The cascaded logistic model is computationally easy because neuron i's rate only depends on the firing of neurons 1:i-1. So the order in which these neurons are arranged is important - neuron i has i parameters to adjust, which means that neuron 1 seems much less flexible than neuron m. Maybe there's some reason why the ordering turns out not to matter here? If not, then how do we choose the "right" order? This issue needs to be addressed.

Fig 5 caption - i didn't understand what was meant by "perform … perfectly" here.

It's unclear what conclusion to draw from sec 5 / fig 6, beyond "our code can be run on real data, too."
Q2: Please summarize your review in 1-2 sentences
This paper combines two main ideas: 1- an interesting proposal for a new nonparametric spike train model, and 2- an equivalence between certain logistic regression models and Ising (maximum entropy) spike train models. The two pieces don't entirely hang together, and both parts could be fleshed out some more; the paper as a whole feels like two not-quite-complete papers that have been shoved together to make a longer paper.
Author Feedback

Q1:Author rebuttal: Please respond to any concerns raised in the reviews. There are no constraints on how you want to argue your case, except for the fact that your text should be limited to a maximum of 6000 characters. Note however that reviewers and area chairs are very busy and may not read long vague rebuttals. It is in your own interest to be concise and to the point.
We thank the reviewers for their detailed and thoughtful comments. We
greatly appreciate the time and effort of all reviewers, and believe
their suggestions will substantially improve our manuscript. We will
first briefly address points raised by Reviewers #2 and #5, and then
address the comments of Reviewer #6 in greater detail.

Reviewer #2:
----------

Thank you; we will add references on DP and correct equation
#11. Also, we agree about the importance of stimulus-conditional
distributions; our work follows others (e.g., using the Ising model)
that focus primarily on marginal distributions, though we should point
out that we can also use the model to describe spike patterns
conditioned on fixed (discrete) stimuli, making it suitable (e.g.) for
decoding analyses.

Reviewer #3:
----------

Thank you for the enthusiastic review. We will attempt to add another
neural data example and revise the Discussion as suggested.

Reviewer #6:
----------

1. Nonparametric and Cascaded-Logistic vs Ising pieces not hanging
together:

We agree that the comparison between Ising and the cascaded logistic
model could make an independent story. However, since the UBM isn't
scalable without a scalable base measure, we view the cascaded
logistic model as an essential part of the current paper (see also
comment 6). We will make this connection more clear in our writing.

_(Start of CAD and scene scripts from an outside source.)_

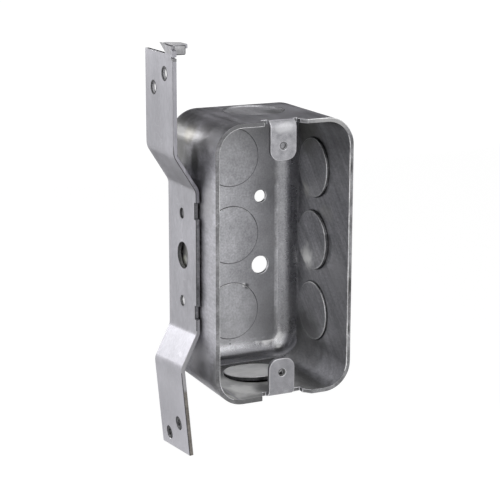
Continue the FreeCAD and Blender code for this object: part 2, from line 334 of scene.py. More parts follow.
def zincSteel(name, look, rings=(), marksAndShading=(), gradientShadings=()):
    material = bpy.data.materials.new(name)
    material.use_nodes = True
    tree = material.node_tree
    shader = tree.nodes["Principled BSDF"]
    place = addNode(tree, "ShaderNodeTexCoord").outputs["Object"]
    cloudy = placeGroup(tree, mottle, place, Scale=look["mottleScale"], Stretch=look["mottleStretch"])
    drawn = placeGroup(
        tree, streaks, place,
        Density=look["streakDensity"], Along=look["streakAlong"],
        Axis=look["streakAxis"], Angle=radians(look["streakAngle"]),
    )
    scratched = placeGroup(tree, scuffs, place, Scale=look["scuffScale"], Amount=look["scuffAmount"])
    zinc = mixColour(tree, cloudy.outputs["Clouds"], look["dark"], look["light"])
    streakShade = remap(tree, drawn.outputs["Streaks"], 0, 1, 1 - look["streakShade"], 1 + look["streakShade"])
    grainShade = remap(tree, cloudy.outputs["Grain"], 0, 1, 1 - look["grainShade"], 1 + look["grainShade"])
    shade = addNode(tree, "ShaderNodeCombineColor")
    both = mathNode(tree, "MULTIPLY", streakShade, grainShade)
    for socket in shade.inputs[:3]:
        wire(tree, both, socket)
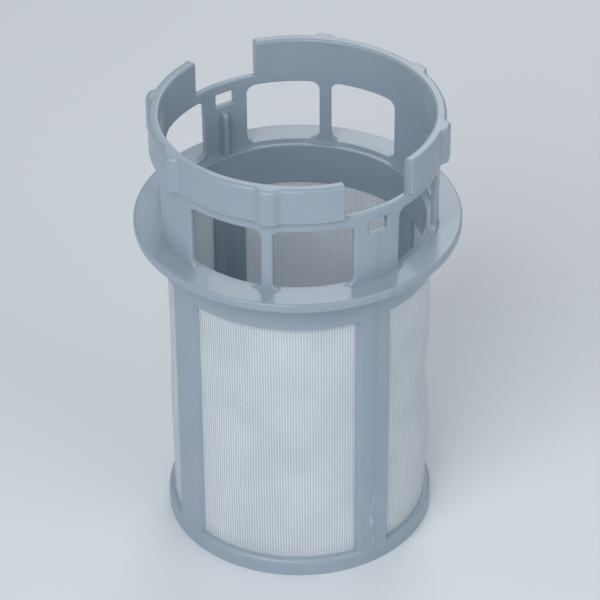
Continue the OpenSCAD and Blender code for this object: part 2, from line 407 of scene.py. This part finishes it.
for half in HALVES:
    frame_skins += [*slotted_post(SLOT_AT + half), key(KEY_AT + half)]
print("skins so far:", len(frame_skins))

# %% [markdown]
# ## The bayonet band
#
# Two long arcs top the crown, with a gap between them on each side where a lug drops in. Their
# section is a rounded bar with a tongue sunk in the ring below. It is carried along the arc,
# pushed out where a pip stands, and drawn down and in near the ends so that the corners there are
# round too.

# %% Band arcs with their pips
GAP_AT, GAP_HALF = 33.3, 15.3  # degrees
PIPS = GAP_AT + 90 + 45.5 * np.array([-1, 0, 1])  # bearings
PIP_RISE, PIP_TOP, PIP_FOOT = 1.4, 1.2, 3.6  # the last two are half widths
TONGUE_OUT, TONGUE_FOOT = CROWN_IN + 1.4, BAND_FOOT - 1.0
END_REACH, END_DROP, END_INSET = 0.4, 0.35, 0.3
ARC_STEP = 0.55  # degrees between two sections


def pip_rise(bearings):
    """Height of the pips over the band: full up to PIP_TOP from a pip's middle, none past PIP_FOOT,
    and an S-curve 3t^2 - 2t^3 between."""
    along = np.radians(np.abs(bearings[:, None] - PIPS[None, :])) * BAND_OUT
    t = np.clip((PIP_FOOT - along) / (PIP_FOOT - PIP_TOP), 0, 1)
    return PIP_RISE * (3 * t**2 - 2 * t**3).max(axis=1)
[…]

2. Citation to Behseta's work: thanks, we will add this and citations
to other relevant literature on NP Bayes methods in neuroscience.

3. Mixture models

Mixture modeling is definitely a viable alternative for modeling
distributions. We are aware that Bernoulli mixture models have been
used in modeling binary images, for example. We thank the reviewer for
the suggestion, and plan to modify the paper to include discussion
along these lines.

4. When do we use predictive distribution (5)?

The scatter plots and Jensen-Shannon divergences in the results
(Figs. 3 to 6) are computed with the predictive distribution. We will
clarify this in the paper.

5. Does the posterior concentrate with the empirical Bayes like MAP
inference procedure on (alpha, theta)?

Thank you for raising this important issue. Since the posterior
concentrates on the true distribution for fixed \theta and \alpha as
the reviewer noted, it should not (in general) perform worse when
\theta and \alpha are adapted to the data. (That is, a random setting
of hyperparameters shouldn't do better than a maximum likelihood
setting of the hyperparameters.) We concede that we haven't proved
posterior concentration however. For now, we can guarantee only that
the posterior concentrates when \alpha remains finite (since \alpha
determines the total contribution of the base measure, which will be
overwhelmed by the data so long as alpha is finite.)

In practice, what we observe is that if data truly come from the base
distribution, alpha runs off to infinity as sample size increases,
leaving a parametric model (which is the correct model in this case).
By contrast, if data come from a distribution not covered by the
parametric base measure, alpha converges to zero with more data,
resulting in a pure "histogram" model in the limit of infinite
data. In both scenarios, the posterior concentrates on the true
distribution.

6. Scalability: if we use a complicated, high-dimensional model for
theta we can run into trouble here.

We have shown only that the UBM is scalable for the Bernoulli and
cascade-logistic base measures (the latter of which is certainly
high-dimensional, though we don't regard it as complicated due to its
convexity and the ease of fitting and normalizing it). However, the
UBM approach scales for any normalizable base measure with convex
negative log-likelihood. Non-convexity of the joint likelihood appears
only in the alpha parameter, as shown in the supplement (Eqs. 34 and
35). This means that we can tractably perform a 1D line search for
\alpha (where \theta is generally high-dimensional).

7. Importance of ordering in cascaded logistic model:

We agree this is an important point. On page 5 we suggested using the
Cuthill-McKee algorithm as a possible solution to the ordering; we
actually spent some time experimenting with orderings based on this
algorithm, but found we obtained almost identically good fits even
with random orderings, and so elected to leave this out of the
paper. But we do plan to explore the issue of how/whether ordering
matters in future work.

8. Fig 5 caption - I didn't understand what was meant by "perform ...
perfectly" here.

We apologize for our lack of clarity. We know theoretically that
cascaded logistic is in the correct model class for Fig 5., and what
we intended to say was that the convergence does not saturate as in
other examples.

We will address these issues in the final manuscript. Thanks again
for the detailed and constructive comments.